Objective: Could you quote, exactly as they stand, the lines running from the one with "Give this object's" to the final line of the material?

Extracted information:
^^^^

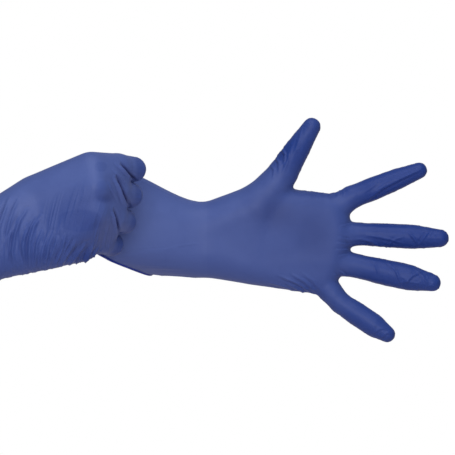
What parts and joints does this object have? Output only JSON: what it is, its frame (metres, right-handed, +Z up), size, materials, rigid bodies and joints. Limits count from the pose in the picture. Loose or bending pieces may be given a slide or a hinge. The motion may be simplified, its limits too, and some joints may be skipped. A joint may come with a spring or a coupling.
{
  "type": "disposable glove pair",
  "caption": "Pair of worn disposable gloves: one open with spread fingers, the other pinching and drawing back its rolled cuff.",
  "frame": {"origin": "centre of the left glove's wrist, where its palm meets its cuff", "axes": "+X towards the left glove's fingertips, +Y away from the front, behind the left glove's back, +Z up, towards the left thumb"},
  "size_m": [0.4148, 0.1449, 0.1742],
  "materials": {
    "film": "satin dipped nitrile film",
    "bead": "satin, thicker and darker where the rim is rolled"
  },
  "bodies": {
    "left_hand": {"left_cuff_bead": "bead", "left_cuff": "film", "left_palm": "film"},
    "right_hand": {"right_cuff_bead": "bead", "right_cuff": "film", "right_palm": "film"},
    "left_index_base": {"left_index_base": "film"},
    "left_index_middle": {"left_index_middle": "film"},
    "left_index_tip": {"left_index_tip": "film"},
    "left_middle_base": {"left_middle_base": "film"},
    "left_middle_middle": {"left_middle_middle": "film"},
    "left_middle_tip": {"left_middle_tip": "film"},
    "left_ring_base": {"left_ring_base": "film"},
    "left_ring_middle": {"left_ring_middle": "film"},
    "left_ring_tip": {"left_ring_tip": "film"},
    "left_little_base": {"left_little_base": "film"},
    "left_little_middle": {"left_little_middle": "film"},
    "left_little_tip": {"left_little_tip": "film"},
    "left_thumb_base": {"left_thumb_base": "film"},
    "left_thumb_tip": {"left_thumb_tip": "film"},
    "right_index_base": {"right_index_base": "film"},
    "right_index_middle": {"right_index_middle": "film"},
    "right_index_tip": {"right_index_tip": "film"},
    "right_middle_base": {"right_middle_base": "film"},
    "right_middle_middle": {"right_middle_middle": "film"},
    "right_middle_tip": {"right_middle_tip": "film"},
    "right_ring_base": {"right_ring_base": "film"},
    "right_ring_middle": {"right_ring_middle": "film"},
    "right_ring_tip": {"right_ring_tip": "film"},
    "right_little_base": {"right_little_base": "film"},
    "right_little_middle": {"right_little_middle": "film"},
    "right_little_tip": {"right_little_tip": "film"},
    "right_thumb_base": {"right_thumb_base": "film"},
    "right_thumb_tip": {"right_thumb_tip": "film"}
  },
  "joints": [
    {"name": "right_hand_draws_away", "type": "slide", "parent": "left_hand", "child": "right_hand", "axis": [-0.97, -0.243, 0], "range_m": [0, 0.12]},
    {"name": "left_index_knuckle", "type": "hinge", "parent": "left_hand", "child": "left_index_base", "pos_m": [0.1124, -0.001, 0.031], "axis": [0.3987, 0, -0.9171], "range_deg": [0, 60]},
    {"name": "left_index_middle_joint", "type": "hinge", "parent": "left_index_base", "child": "left_index_middle", "pos_m": [0.12798, -0.00159, 0.03777], "axis": [0.3987, 0, -0.9171], "range_deg": [0, 82]},
    {"name": "left_index_end_joint", "type": "hinge", "parent": "left_index_middle", "child": "left_index_tip", "pos_m": [0.14767, -0.00272, 0.04634], "axis": [0.3987, 0, -0.9171], "range_deg": [0, 48]},
    {"name": "left_middle_knuckle", "type": "hinge", "parent": "left_hand", "child": "left_middle_base", "pos_m": [0.1176, 0, 0.0042], "axis": [-0.0523, 0, -0.9986], "range_deg": [0, 60]},
    {"name": "left_middle_middle_joint", "type": "hinge", "parent": "left_middle_base", "child": "left_middle_middle", "pos_m": [0.13657, 0, 0.00321], "axis": [-0.0523, 0, -0.9986], "range_deg": [0, 82]},
    {"name": "left_middle_end_joint", "type": "hinge", "parent": "left_middle_middle", "child": "left_middle_tip", "pos_m": [0.1605, -0.00147, 0.00195], "axis": [-0.0523, 0, -0.9986], "range_deg": [0, 48]},
    {"name": "left_ring_knuckle", "type": "hinge", "parent": "left_hand", "child": "left_ring_base", "pos_m": [0.1158, 0, -0.0202], "axis": [-0.2164, 0, -0.9763], "range_deg": [0, 60]},
    {"name": "left_ring_middle_joint", "type": "hinge", "parent": "left_ring_base", "child": "left_ring_middle", "pos_m": [0.13384, -0.00097, -0.0242], "axis": [-0.2164, 0, -0.9763], "range_deg": [0, 82]},
    {"name": "left_ring_end_joint", "type": "hinge", "parent": "left_ring_middle", "child": "left_ring_tip", "pos_m": [0.15669, -0.00302, -0.02927], "axis": [-0.2164, 0, -0.9763], "range_deg": [0, 48]},
    {"name": "left_little_knuckle", "type": "hinge", "parent": "left_hand", "child": "left_little_base", "pos_m": [0.1033, -0.002, -0.0498], "axis": [-0.5563, 0, -0.831], "range_deg": [0, 60]},
    {"name": "left_little_middle_joint", "type": "hinge", "parent": "left_little_base", "child": "left_little_middle", "pos_m": [0.11528, -0.00352, -0.05782], "axis": [-0.5563, 0, -0.831], "range_deg": [0, 82]},
    {"name": "left_little_end_joint", "type": "hinge", "parent": "left_little_middle", "child": "left_little_tip", "pos_m": [0.12924, -0.00618, -0.06716], "axis": [-0.5563, 0, -0.831], "range_deg": [0, 48]},
    {"name": "left_thumb_knuckle", "type": "hinge", "parent": "left_hand", "child": "left_thumb_base", "pos_m": [0.06, -0.007, 0.0518], "axis": [0.7478, 0.5831, -0.3176], "range_deg": [0, 38]},
    {"name": "left_thumb_end_joint", "type": "hinge", "parent": "left_thumb_base", "child": "left_thumb_tip", "pos_m": [0.06894, -0.00992, 0.0675], "axis": [0.7478, 0.5831, -0.3176], "range_deg": [0, 60]},
    {"name": "right_index_knuckle", "type": "hinge", "parent": "right_hand", "child": "right_index_base", "pos_m": [-0.06698, -0.08433, 0.05542], "axis": [0.0698, 0, 0.9976], "range_deg": [-30, 0]},
    {"name": "right_index_middle_joint", "type": "hinge", "parent": "right_index_base", "child": "right_index_middle", "pos_m": [-0.0552, -0.0721, 0.0546], "axis": [0.0698, 0, 0.9976], "range_deg": [-50, 20]},
    {"name": "right_index_end_joint", "type": "hinge", "parent": "right_index_middle", "child": "right_index_tip", "pos_m": [-0.06927, -0.05587, 0.05558], "axis": [0.0698, 0, 0.9976], "range_deg": [-26, 13]},
    {"name": "right_middle_knuckle", "type": "hinge", "parent": "right_hand", "child": "right_middle_base", "pos_m": [-0.06837, -0.08826, 0.03604], "axis": [0.2419, 0, 0.9703], "range_deg": [-30, 0]},
    {"name": "right_middle_middle_joint", "type": "hinge", "parent": "right_middle_base", "child": "right_middle_middle", "pos_m": [-0.0578, -0.0727, 0.0334], "axis": [0.2419, 0, 0.9703], "range_deg": [-50, 20]},
    {"name": "right_middle_end_joint", "type": "hinge", "parent": "right_middle_middle", "child": "right_middle_tip", "pos_m": [-0.07564, -0.05727, 0.03785], "axis": [0.2419, 0, 0.9703], "range_deg": [-26, 13]},
    {"name": "right_ring_knuckle", "type": "hinge", "parent": "right_hand", "child": "right_ring_base", "pos_m": [-0.06961, -0.08739, 0.01575], "axis": [0.342, 0, 0.9397], "range_deg": [-30, 0]},
    {"name": "right_ring_middle_joint", "type": "hinge", "parent": "right_ring_base", "child": "right_ring_middle", "pos_m": [-0.0604, -0.0717, 0.0124], "axis": [0.342, 0, 0.9397], "range_deg": [-50, 20]},
    {"name": "right_ring_end_joint", "type": "hinge", "parent": "right_ring_middle", "child": "right_ring_tip", "pos_m": [-0.07804, -0.05756, 0.01882], "axis": [0.342, 0, 0.9397], "range_deg": [-26, 13]},
    {"name": "right_little_knuckle", "type": "hinge", "parent": "right_hand", "child": "right_little_base", "pos_m": [-0.07908, -0.07893, -0.00246], "axis": [0.3746, 0, 0.9272], "range_deg": [-30, 0]},
    {"name": "right_little_middle_joint", "type": "hinge", "parent": "right_little_base", "child": "right_little_middle", "pos_m": [-0.0708, -0.0675, -0.0058], "axis": [0.3746, 0, 0.9272], "range_deg": [-50, 20]},
    {"name": "right_little_end_joint", "type": "hinge", "parent": "right_little_middle", "child": "right_little_tip", "pos_m": [-0.08233, -0.05591, -0.00114], "axis": [0.3746, 0, 0.9272], "range_deg": [-26, 13]},
    {"name": "right_thumb_knuckle", "type": "hinge", "parent": "right_hand", "child": "right_thumb_base", "pos_m": [-0.11, -0.053, 0.035], "axis": [-0.1025, -0.0644, -0.9926], "range_deg": [-24, 0]},
    {"name": "right_thumb_end_joint", "type": "hinge", "parent": "right_thumb_base", "child": "right_thumb_tip", "pos_m": [-0.09987, -0.0379, 0.03297], "axis": [-0.1025, -0.0644, -0.9926], "range_deg": [-26, 0]}
  ],
  "couplings": [
    {"joint": "right_index_knuckle", "follows": "right_hand_draws_away", "rad_per_m": -3.4907},
    {"joint": "right_index_middle_joint", "follows": "right_hand_draws_away", "rad_per_m": -5.8178},
    {"joint": "right_index_end_joint", "follows": "right_hand_draws_away", "rad_per_m": -2.9089},
    {"joint": "right_middle_knuckle", "follows": "right_hand_draws_away", "rad_per_m": -3.4907},
    {"joint": "right_middle_middle_joint", "follows": "right_hand_draws_away", "rad_per_m": -5.8178},
    {"joint": "right_middle_end_joint", "follows": "right_hand_draws_away", "rad_per_m": -2.9089},
    {"joint": "right_ring_knuckle", "follows": "right_hand_draws_away", "rad_per_m": -3.4907},
    {"joint": "right_ring_middle_joint", "follows": "right_hand_draws_away", "rad_per_m": -5.8178},
    {"joint": "right_ring_end_joint", "follows": "right_hand_draws_away", "rad_per_m": -2.9089},
    {"joint": "right_little_knuckle", "follows": "right_hand_draws_away", "rad_per_m": -3.4907},
    {"joint": "right_little_middle_joint", "follows": "right_hand_draws_away", "rad_per_m": -5.8178},
    {"joint": "right_little_end_joint", "follows": "right_hand_draws_away", "rad_per_m": -2.9089},
    {"joint": "right_thumb_knuckle", "follows": "right_hand_draws_away", "rad_per_m": -3.4907},
    {"joint": "right_thumb_end_joint", "follows": "right_hand_draws_away", "rad_per_m": -3.7816}
  ]
}
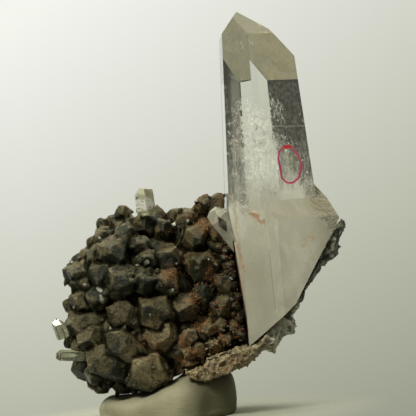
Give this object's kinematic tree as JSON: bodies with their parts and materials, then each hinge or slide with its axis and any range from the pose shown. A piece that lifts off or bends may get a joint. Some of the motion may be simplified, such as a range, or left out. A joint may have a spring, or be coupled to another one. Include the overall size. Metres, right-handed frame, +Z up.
{
  "type": "quartz on matrix",
  "caption": "Tall clear quartz point beside a rounded cluster of stubby dark crystals on a strip of host rock, standing in a lump of display putty.",
  "frame": {"origin": "middle of the putty's flat underside, where the specimen stands", "axes": "+Z up along the tall crystal, +X to the right and +Y away from the viewer of the pictured front"},
  "size_m": [0.075, 0.0334, 0.0989],
  "materials": {
    "clear_quartz": "glossy crystal faces, clear at the tip and milky towards the foot",
    "dark_quartz": "satin dark green-brown crystal faces with rust-coloured grains between them",
    "host_rock": "rough grey-green rock with a tan crust",
    "putty": "matte grey-beige mounting putty"
  },
  "bodies": {
    "root": {"main_crystal": "clear_quartz", "side_crystal": "clear_quartz", "top_crystal": "clear_quartz", "rim_crystal_upper": "clear_quartz", "rim_crystal_lower": "clear_quartz", "dark_cluster": "dark_quartz", "host_rock": "host_rock", "putty": "putty"}
  },
  "joints": []
}
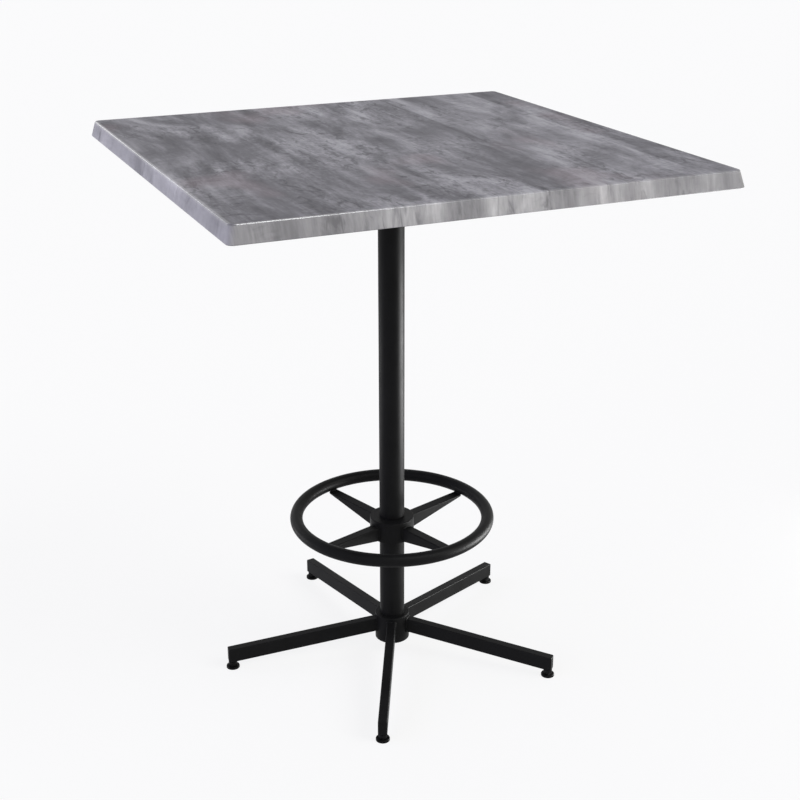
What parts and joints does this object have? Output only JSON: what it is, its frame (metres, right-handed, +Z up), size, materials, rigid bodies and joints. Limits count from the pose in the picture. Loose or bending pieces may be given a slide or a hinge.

^^^^

The output:
Give this object's kinematic tree as JSON: bodies with their parts and materials, then each hinge or slide with its axis and any range from the pose shown. A piece that lifts off or bends may get a joint. Some of the motion may be simplified, such as a range, or left out. A joint may have a spring, or be coupled to another one. Include the overall size. Metres, right-handed frame, +Z up.
{
  "type": "quartz on matrix",
  "caption": "Tall clear quartz point beside a rounded cluster of stubby dark crystals on a strip of host rock, standing in a lump of display putty.",
  "frame": {"origin": "middle of the putty's flat underside, where the specimen stands", "axes": "+Z up along the tall crystal, +X to the right and +Y away from the viewer of the pictured front"},
  "size_m": [0.075, 0.0334, 0.0989],
  "materials": {
    "clear_quartz": "glossy crystal faces, clear at the tip and milky towards the foot",
    "dark_quartz": "satin dark green-brown crystal faces with rust-coloured grains between them",
    "host_rock": "rough grey-green rock with a tan crust",
    "putty": "matte grey-beige mounting putty"
  },
  "bodies": {
    "root": {"main_crystal": "clear_quartz", "side_crystal": "clear_quartz", "top_crystal": "clear_quartz", "rim_crystal_upper": "clear_quartz", "rim_crystal_lower": "clear_quartz", "dark_cluster": "dark_quartz", "host_rock": "host_rock", "putty": "putty"}
  },
  "joints": []
}
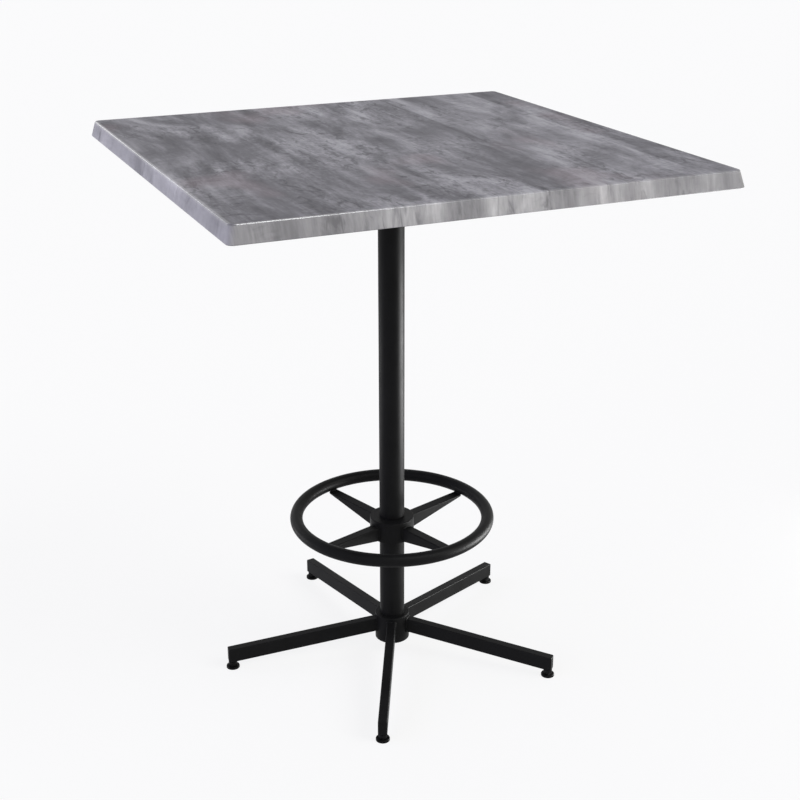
What parts and joints does this object have? Output only JSON: what it is, its frame (metres, right-handed, +Z up), size, materials, rigid bodies and joints. Limits count from the pose in the picture. Loose or bending pieces may be given a slide or a hinge.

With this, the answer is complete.